If there is one thing that I know for sure, it is this; my wife is the best wife there is. Faced with adversity and an unsure future, she did what any rational, beautiful woman would do. She danced her F@#$%ing brains out to the Pandora station that was playing on my I-phone, "Ace of Bass," and sang at the top of her harmonic lungs. Her epic battle cry? Natalie Imbruglia's "Torn." She showed my boys (and me) (too young to really "get it,") that life, however absurd and terrifying, is about celebration. The celebration of being cognizant; the celebration of rain, sun, internet videos of kitties and babies, and following Kanye West and Kim Kardashian's ridiculous cycle of being too cool for school. The celebration of life is never a celebration of solely what is good; it's a celebration of the mere fact that we get the chance to experience it. The human race is probably "doomed," in the sense that, well, we just can't get it right. But we get to be here. We get to look up and dream, and as far as we can tell, no one else has gotten to do that.

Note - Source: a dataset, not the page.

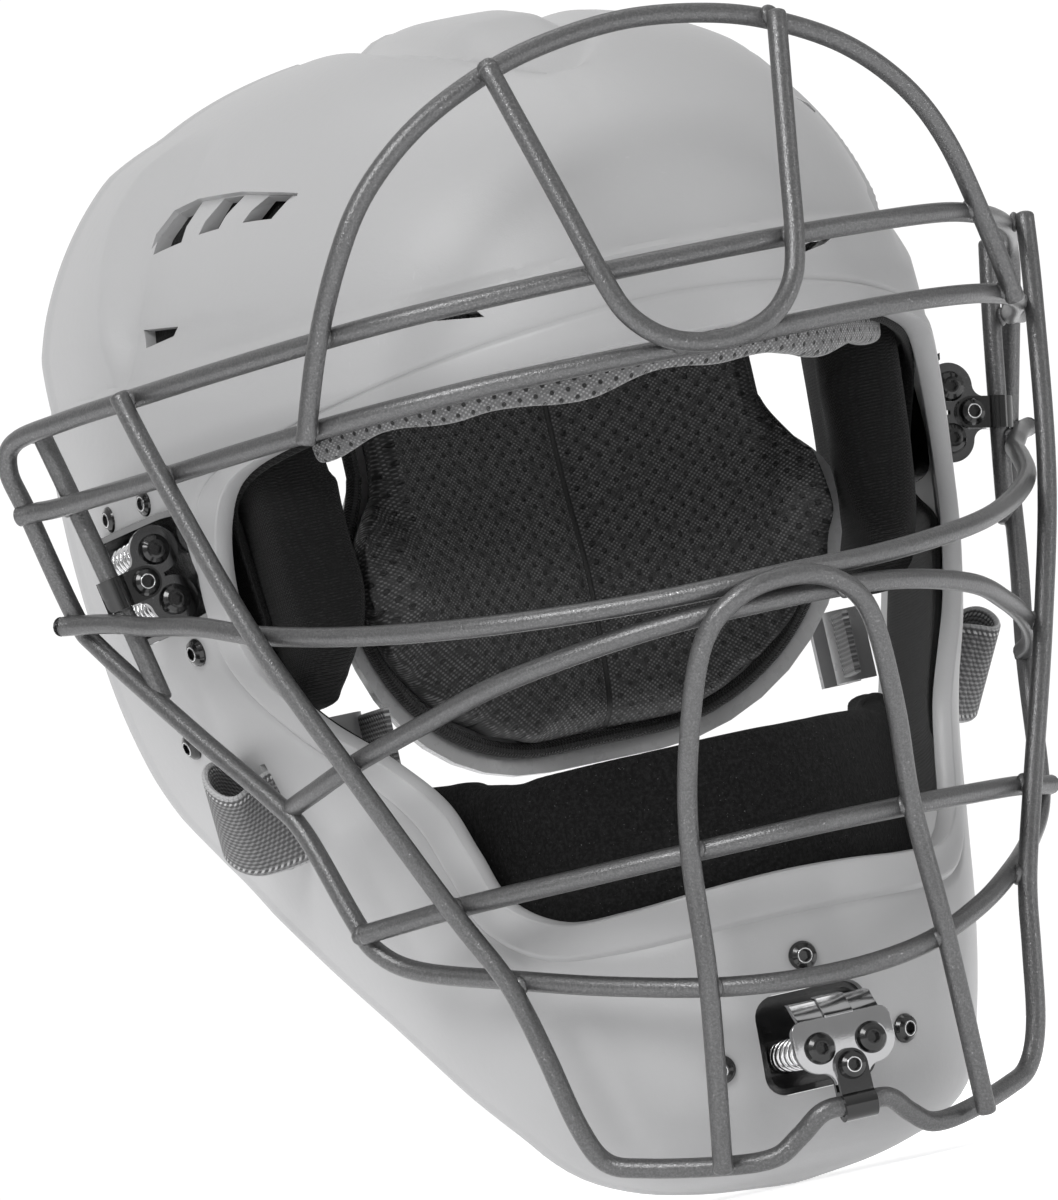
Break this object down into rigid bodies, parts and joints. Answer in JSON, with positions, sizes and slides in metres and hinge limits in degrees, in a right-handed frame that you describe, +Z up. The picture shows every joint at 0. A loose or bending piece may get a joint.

I refuse to blame the "world" for our befallen state, but I will blame the love of family and friends for us making it through this tough time. Damn you! Damn you for being so supportive. Damn you for being there. I blame you for the love I feel in my heart, and for the relentless feeling that we can make this life successful. Damn you for ensuring that my boys, my wife, and I are cared for, loved, and protected from the worlds' most dubious plans. Damn you.
Note: That last paragraph was sarcasm. Without you, we'd be one sorry lot.